Innovative (Kakushin):
This is the approach where we totally leave what we are used to do on a holistic tier. Choosing an approach like this, you think about diverging completely from what you are used to. You will aim to completely replace existing structures and culture. This is a treacherous territory for an agile transformation. It often goes hand in hand with a profound change of not only company culture, but also the business model and revenue generation streams. A business transformation itself. It is disruption of your own business on a high level. A transformation operating in this way exerts high risk and investment. It is similar to ING Belgium flipping a switch and adapting the Spotify Model with all the consequences. I would rarely recommend doing an innovative agile transformation on the highest level. Taking this road on small (e.g. team) units, and exporting success to a higher level, will be more akin to using the organic or revolutionary strategies.

 

Stack and fold approaches continuously

All these approaches can and should be stacked on each other or folded into one another. For example, your overall approach might follow the organic pattern like starting in a single team. But within that team you take a reformed (kaikaku) approach and rapidly swap waterfall with scrum. And as soon as you see progress, you layer an evolutionary approach on top to drive the cultural change via long-running; less-directed initiatives to foster an overall organizational identity.

The success factor in choosing an approach is to not select one and stick with it.
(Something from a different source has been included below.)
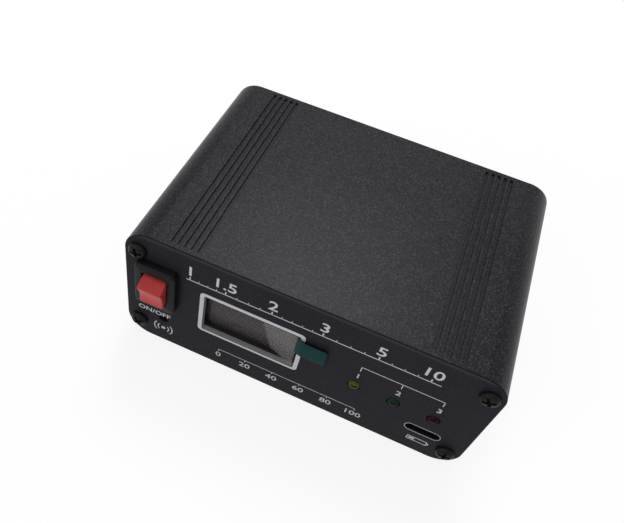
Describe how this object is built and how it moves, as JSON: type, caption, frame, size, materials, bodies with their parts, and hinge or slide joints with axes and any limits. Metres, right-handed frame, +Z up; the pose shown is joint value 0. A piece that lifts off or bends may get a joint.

Start with one or maybe two folded into each other. After you started the transformation, analyze its state, success and well-being regularly. Then adapt the approaches in place. You need to react on the changing system and reconsider the selected approaches without hesitation.

 

Conclusion

To be successful in transforming your organization you need to consider three steps before starting:

  1. Where you are heading: Express your organizational goals clearly to align yourself to a direction.
  2. What are you going to invest: Decide on how much you are going to invest into each of the three areas to identify initiatives on every level.
  3. How you are planning to do it: Lay out and map your approach to transformation by folding and stacking basic strategies to decide on action plans for the initiatives.

It is not so much about the actual investments or the planned approach. You need to invest in all three areas, be aware of the implications of the chosen approach and, most importantly, inspect and adapt your strategy during the transformation.